Five other current or former officials at the three schools gave similar accounts. None of them could recall being asked to participate, let alone agreeing to do so.
The fourth president was Patricia Hardaway, former head of Wilberforce University in Ohio. In an interview in March, Hardaway also said she didn’t recall anything about a brief. Two weeks later, she changed her story, saying Carter phoned her and convinced her that she’d given her consent and then forgotten about it.
“I don’t remember it specifically,” Hardaway said in the second interview, but “I just trust him in a way that I don’t believe he would fabricate that.”
The brief filed by McDowell says in a disclosure required by court rules that none of the schools was paid for its participation.
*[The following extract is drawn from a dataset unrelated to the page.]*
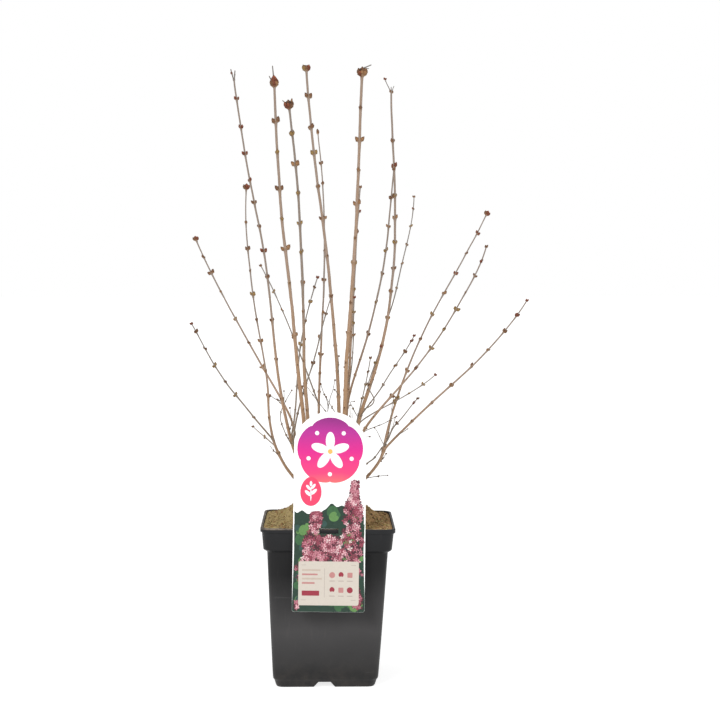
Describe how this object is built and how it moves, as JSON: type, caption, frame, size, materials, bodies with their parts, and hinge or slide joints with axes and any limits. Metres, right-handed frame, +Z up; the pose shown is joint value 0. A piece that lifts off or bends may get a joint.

McDowell said she relied on Johnson C. Smith for that information, as well as for the list of co-signers.
The Marshalls’ case hinged on how much interest on unpaid gift taxes the IRS can seek from the recipient of the gift. In her brief, McDowell argued that a victory for the IRS could have a “devastating effect” on charities like the five schools because they could find themselves on the hook for an unlimited amount of interest on a donor’s debts to the IRS. She didn’t give any examples of when that’s ever happened.
The Fifth Circuit assigned three judges to hear the case, Chief Justice Stewart not among them. They handed the family a 2-1 victory in 2015, allowing them to hang on to the disputed $75 million. The judges didn’t mention the amicus briefs in their decision. But in an earlier ruling, one of them said she found the three pro-Marshall briefs “persuasive.”
Among the school officials surprised to learn they’d helped a wealthy family beat the IRS was Edward Best, a retired United Methodist pastor in Georgia. At the time the brief was filed, he was executive chairman of Barber-Scotia’s board, desperately seeking a donor to solve the school’s money problems. He’s still trying.
“If you happen to run across anybody that wants to give some money, let me know,” he said. “Honest money.”